A ilustração tenta capturar a complexa estrutura e os temas centrais de Maina Mendes: a tensão entre a mulher silenciada e a voz masculina dominante, a fragmentação da identidade e o experimentalismo linguístico da obra, abrangendo as três gerações.

  1. Maina Mendes (O Silêncio e a Fragmentação):

    • A Figura Central: No centro, está a figura de Maina. Ela não está inteira, mas sim representada como uma silhueta fragmentada, feita de texto e sombras. Seu corpo é composto por recortes de palavras e frases (neologismos, provérbios distorcidos, excertos do discurso do romance) que parecem flutuar e se desintegrar.

    • Simbolismo da "Mudez": Maina tem a boca coberta ou oculta pela sombra, simbolizando a sua "mudez" autoimposta e a opressão da voz feminina. Contudo, o texto que a compõe prova que a voz existe, mas está desmantelada e fragmentada, usada como resistência.

    • Cores: Tons de cinza, preto e sépia dominam sua figura, refletindo o ambiente opressor do Estado Novo e o tom introspectivo e melancólico de sua vida.

  2. O Varão (Fernando Mendes e a Voz Dominante):

    • A Imagem Projetada: À esquerda de Maina, paira uma sombra ou projeção masculina, vestida de forma burguesa e formal (um fato dos anos 60). Esta figura representa Fernando Mendes, o filho, mas, por extensão, o discurso patriarcal dominante.

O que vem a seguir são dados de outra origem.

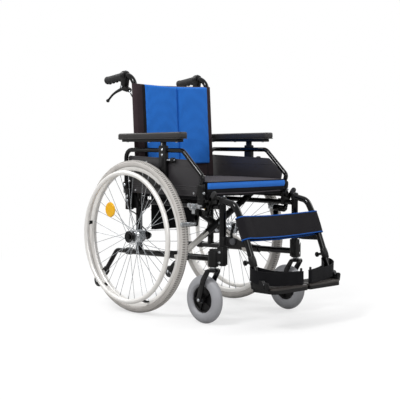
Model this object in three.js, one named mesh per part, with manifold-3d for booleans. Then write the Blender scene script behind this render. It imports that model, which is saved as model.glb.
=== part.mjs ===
// A folding wheelchair: cross-braced steel frame, spoked rear wheels with push rims and drum brakes,
// casters, flip-back arm rests, swing-away leg rests, wheel locks, anti-tippers and a fabric seat.
// Millimetres, +Z up. The chair faces -Y. Each side is built as the left one, at +X, and mirrored.
import * as THREE from "three";
import { mergeVertices } from "three/addons/utils/BufferGeometryUtils.js";
import Module from "manifold-3d";

const wasm = await Module();
wasm.setup();

// Fits between pieces, and how far a cut runs past its face
const fit = { touch: 0.3, slide: 0.4, turn: 0.6, overrun: 3 };

// How finely round things are cut
const facets = {
  tube: 10, small: 6, cord: 8, ring: 6, tab: 3, spoke: 3, wheel: 24, caster: 20, hub: 12, bend: 3, corner: 8, turn: 12,
  cushionAcross: 10, cushionDeep: 8, coverAcross: 8, coverUp: 4, loop: 18, strap: 8,
};
const bendRoomShare = 0.4878;

// Rear wheel, about the axle
const wheel = {
  radius: 305, planeOut: 65, section: 35, tyreDepth: 25.7, shoulder: 12, crown: 5,
  rimDepth: 18, rimWidth: 25, rimInnerWidth: 16,
  spokes: 36, spokeRadius: 1.1, spokeLean: 60, spokePass: 1.4, flangeShare: 0.88, spokeSeatShare: 0.2,
  pushRimOut: 114, pushRimRadius: 255, pushRimTube: 9.5, tabs: 6, tabRadius: 4, tabReach: 12, tabTurn: 14, tabSeatShare: 0.7,
};
const hub = {
  drumOut: 21.3, drumRadius: 31, drumLength: 24, barrelRadius: 15, flangeOut: 77, flangeRadius: 27,
  flangeThickness: 4, capRadius: 23.5, capOut: 98, capDome: 5, axleRadius: 6,
};
const reflector = { out: 72, turn: 55.954, reachShare: 0.58563, radius: 27, thickness: 5 };
const brakePlate = { out: 15, thickness: 5.5, armY: -25, armRadius: 5, armRise: 33, armOut: 9 };
const axleEnd = { innerOut: -16, headRadius: 9.5, headThickness: 3, buttonRadius: 4.5, buttonOut: 4, buttonDepth: 9 };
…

    • A Palavra Escrita/Falada: Esta figura masculina tem a boca aberta, como se estivesse a falar ou a confessar-se ininterruptamente (referência à longa confissão ao psicanalista), mas as palavras que saem da sua boca são caóticas e não chegam a tocar Maina, ilustrando o descompasso familiar.

  3. Matilde (A Vaga e a Esperança de Ruptura):

    • O Reflexo Distorcido: No plano de fundo, mas visível, há um espelho ou uma superfície de água ondulada (a "Vaga"). No reflexo, aparece uma figura feminina mais jovem e etérea, mas também distorcida. Esta é Matilde, a neta.

    • Geração em Movimento: A distorção no reflexo sugere que a identidade da terceira geração ainda está em formação e é instável, mas o elemento água simboliza o movimento e a possibilidade de ruptura com as normas das gerações anteriores.

  4. O Cenário e a Intertextualidade:

    • Fundo Lisboa Urbano: O fundo mescla elementos de uma Lisboa mais antiga e burguesa (janelas verdes, edifícios densos), o cenário do romance.

    • Intertextualidade: Elementos textuais, como epígrafes ou trechos de poemas, estão subtilmente inseridos nos tijolos e nas sombras, reforçando o caráter altamente intertextual e literário da prosa de Maria Velho da Costa.

A ilustração, em suma, usa o contraste visual (sombras vs. fragmentação textual) para representar a luta de Maina contra as normas sociais e linguísticas.